La presidenta de una asociación de padres y madres de un instituto me lo decía días atrás: “es un disparate que en las casas se hagan comentarios ofensivos o peyorativos contra los profesores delante de los hijos”.
Hoy son relativamente frecuentes los episodios de padres que se dirigen de malos modos a los maestros y a los profesores con sus hijos como testigos. Una manera de proceder que es camino más corto para inocular en el niño la falta de respeto y desconsideración hacia sus maestros.
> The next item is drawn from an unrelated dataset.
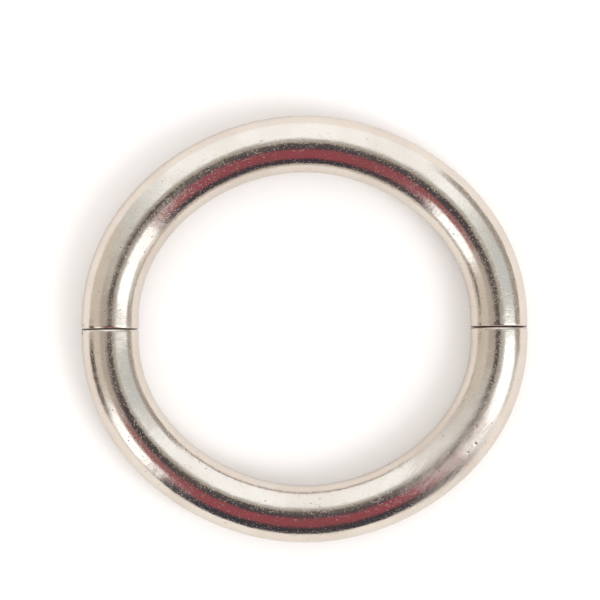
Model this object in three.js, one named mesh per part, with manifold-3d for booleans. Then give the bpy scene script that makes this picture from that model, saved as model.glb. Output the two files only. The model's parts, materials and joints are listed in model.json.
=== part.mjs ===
// A hollow silver bangle in two bent tubes. They turn on a knuckle hinge let into the outer edge of one seam, and
// snap shut at the other seam, where a tongue slides into a box and two spring-loaded balls drop into its dimples.
//
// Millimetres, +Z up. The bangle lies flat: the origin is the middle of the wrist opening, at the tubes' mid-plane,
// +X points from the hinge to the catch, and the seams lie in the plane y = 0.

import * as THREE from "three";
import { mergeVertices } from "three/addons/utils/BufferGeometryUtils.js";
import Module from "manifold-3d";

const wasm = await Module();
wasm.setup();

// ---- Driving dimensions ----

// The oval that the tubes' centrelines follow
const HALF_WIDTH = 34; // from the middle to each seam
const HALF_HEIGHT = 32.35; // from the seam plane to each crown
const LEAD = 1.5; // straight tube next to each seam
const SIDE_PULL = 0.574; // Bezier handle at the seam end, as a share of the height that it spans
const CROWN_PULL = 0.5; // Bezier handle at the crown, as a share of the half width

// The tubes
const TUBE_R = 5;
const WALL = 0.7;
const BORE_R = TUBE_R - WALL;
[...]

Me cuentan los maestros (a mí me gusta escucharlos) que la relación con los padres jóvenes, cuyas edades oscilan en los treinta años, la relación es más áspera, si cabe, más irrespetuosa que la que tenían con los padres de estos. A mí me viene a la mente que estos padres jóvenes que rondan los veintitantos o los treinta y tantos años estaban en la escuela en los años noventa, y que son herederos de una educación que algunos aspectos se nos escapó de las manos. He defendido la Logse, y sigo defendiendo que fue una ley que trajo un sistema educativo moderno y adaptado a un país que estaba construyendo su democracia. No creo que sea sospechoso de lo contrario. Pero, al igual que decía entonces, creo que cometimos algunos errores en su aplicación. Errores que ahora se aprecian en estos adultos jóvenes, entonces nuestros alumnos, que nos llevan a sus hijos a la escuela.
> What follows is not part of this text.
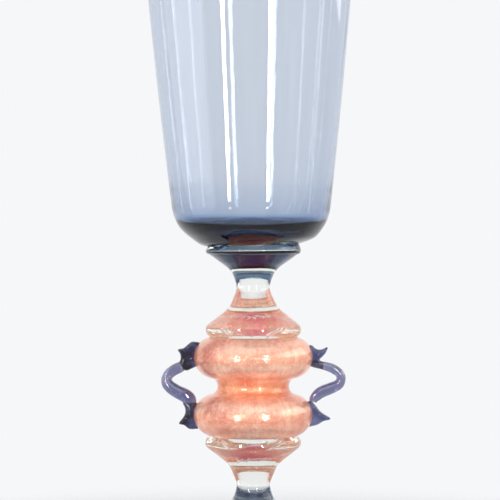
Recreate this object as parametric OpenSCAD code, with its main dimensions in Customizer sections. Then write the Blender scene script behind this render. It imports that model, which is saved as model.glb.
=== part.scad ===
// Hand-blown champagne flute: a tapered blue bowl on a stem of clear wafers and spools, a rose
// double knop cased in crystal over gold leaf, a pair of pulled side handles and a domed blue foot.
// Millimetres, +Z up. The origin is the centre of the foot's underside. The handles lie in the
// XZ plane, and the front of the flute faces -Y.

/* [Bowl] */
// Height of the bowl from its joint to the lip
bowl_h = 128; // [115:1:140]
// Outer radius of the bowl at the lip
lip_r = 34.4; // [33.5:0.1:36]
// Wall thickness at the lip
lip_t = 0.95; // [0.9:0.05:1.5]
// Lean of the bowl towards -X, in degrees
bowl_lean = 0.5; // [0:0.1:1]
// Distance of the bowl's axis from the stem's axis at the joint
bowl_shift = 0.5; // [0:0.1:0.8]

/* [Stem] */
// Radius of the clear joint between the bowl and its wafer
joint_r = 13.4; // [13:0.1:13.6]
// Slope of that joint, lower towards -X, in degrees
joint_tilt = 2; // [0:0.5:2.5]
// Thickness of a wafer at its middle
wafer_t = 2.6; // [2.4:0.1:3]
// Radius of a wafer at its widest
wafer_r = 14.05; // [13.9:0.05:14.5]
// Height of a spool between the double knop and a wafer
spool_h = 24.2; // [23:0.1:28]
// Radius of a spool's waist
waist_r = 4.9; // [4.5:0.1:5.1]

/* [Double knop] */
// Distance from the axis to the centre of a knop's round edge
knop_ring_r = 11.3; // [11:0.1:11.8]
// Radius of a knop's round edge
knop_edge_r = 6.2; // [6:0.1:6.4]
// Height of a knop's middle above or below the neck
knop_rise = 8.5; // [8.3:0.1:9]
// Radius of the neck between the two knops
neck_r = 10.5; // [10:0.1:11]
// Thickness of the clear casing
casing_t = 1.2; // [1:0.1:1.5]
// Thickness of the gold-flecked skin under the casing
skin_t = 0.35; // [0.3:0.05:0.6]
// Height by which the rose core swells into each spool, above its flat edge
core_rise = 4.6; // [3:0.1:5]

/* [Foot] */
// Radius of the foot
foot_r = 37.5; // [37:0.1:40]
// Height of the foot at its joint
foot_h = 8; // [7.6:0.1:9.5]
// Width of the flat ring that the foot stands on
ring_w = 1.5; // [1.2:0.1:2]

/* [Handles] */
// Thickness of a pinched crest
crest_t = 2.6; // [2:0.1:3]

/* [Hidden] */

turn_fn = 96;        // sides of a turned piece
curve_steps = 5;     // stretches between two knots of a smooth curve
arc_steps = 10;      // stretches of a round
rod_sides = 14;      // sides of a handle's rod
half_space = 100;    // side of the cube that trims a sloping joint
knop_flat = 0.2;     // depth by which a knop's top is flattened at the spool
casing_rise = core_rise - 0.4;  // height by which the casing swells into each spool
cap_steps = 8;       // stretches of that swelling
foot_edge_r = 1.1;   // radius of the round edge of the foot

knop_end = knop_rise + knop_edge_r - knop_flat;        // half the height of the double knop
knop_joint_r = knop_ring_r                             // radius of its flat ends
               + sqrt(pow(knop_edge_r, 2) - pow(knop_edge_r - knop_flat, 2));
neck_mid_z = foot_h + wafer_t + spool_h + knop_end;    // height of the neck's middle
joint_z = neck_mid_z + knop_end + spool_h + wafer_t;   // height of the bowl's joint

// The neck's hollow round meets both knops' round edges smoothly.
neck_drop = neck_r - knop_ring_r;
hollow_r = (pow(neck_drop, 2) + pow(knop_rise, 2) - pow(knop_edge_r, 2))
           / (2 * (knop_edge_r - neck_drop));
hollow_x = neck_r + hollow_r;
turn_a = atan2(knop_rise, hollow_x - knop_ring_r);

blue = [0.55, 0.63, 0.75, 0.6];
clear = [0.9, 0.93, 0.94, 0.4];
rose = [0.90, 0.52, 0.42];
gold = [0.95, 0.70, 0.42];
lilac = [0.47, 0.47, 0.66, 0.8];
navy = [0.12, 0.13, 0.24];

// ---- curves ----

// The point at t, from 0 to 1, between b and c on the smooth curve through a, b, c and d.
function between(a, b, c, d, t) =
    0.5 * (2 * b + (c - a) * t + (2 * a - 5 * b + 4 * c - d) * t * t
           + (3 * b - 3 * c + d - a) * t * t * t);

// The smooth curve through all knots, ends included.
function smooth(knots) = let (last = len(knots) - 1) concat(
    [for (i = [0 : last - 1], k = [0 : curve_steps - 1])
        between(knots[max(i - 1, 0)], knots[i], knots[i + 1], knots[min(i + 2, last)],
                k / curve_steps)],
    [knots[last]]);

// Points on a round about a centre, from one angle to another.
function arc(centre, r, from, to) =
    [for (k = [0 : arc_steps]) let (a = from + (to - from) * k / arc_steps)
        centre + r * [cos(a), sin(a)]];

// A smooth swelling from the axis out to a flat edge at [radius, height], without the edge itself.
function cap(edge, rise) =
    [for (k = [0 : cap_steps - 1])
        [edge[0] * k / cap_steps, edge[1] + rise * (1 + cos(180 * k / cap_steps)) / 2]];

function reversed(list) = [for (i = [len(list) - 1 : -1 : 0]) list[i]];

// The same outline upside down.
function flipped(outline) = [for (p = outline) [p[0], -p[1]]];

// A piece of revolution about Z from an outline of [radius, height] points.
module turned(outline) {
    rotate_extrude($fn = turn_fn) polygon(outline);
}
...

Lloraba el maestro porque sentía herida su dignidad profesional, más que la personal, después de treinta años de ejercicio de la docencia. Lloraba porque se le acusaba de algo que no había ocurrido: agarrar a la niña del brazo, pero lloraba sobre todo porque sentía que su impecable trayectoria profesional, comprometida con la educación, ahora era despreciada por unas formas burdas, maleducadas y groseras de actuar.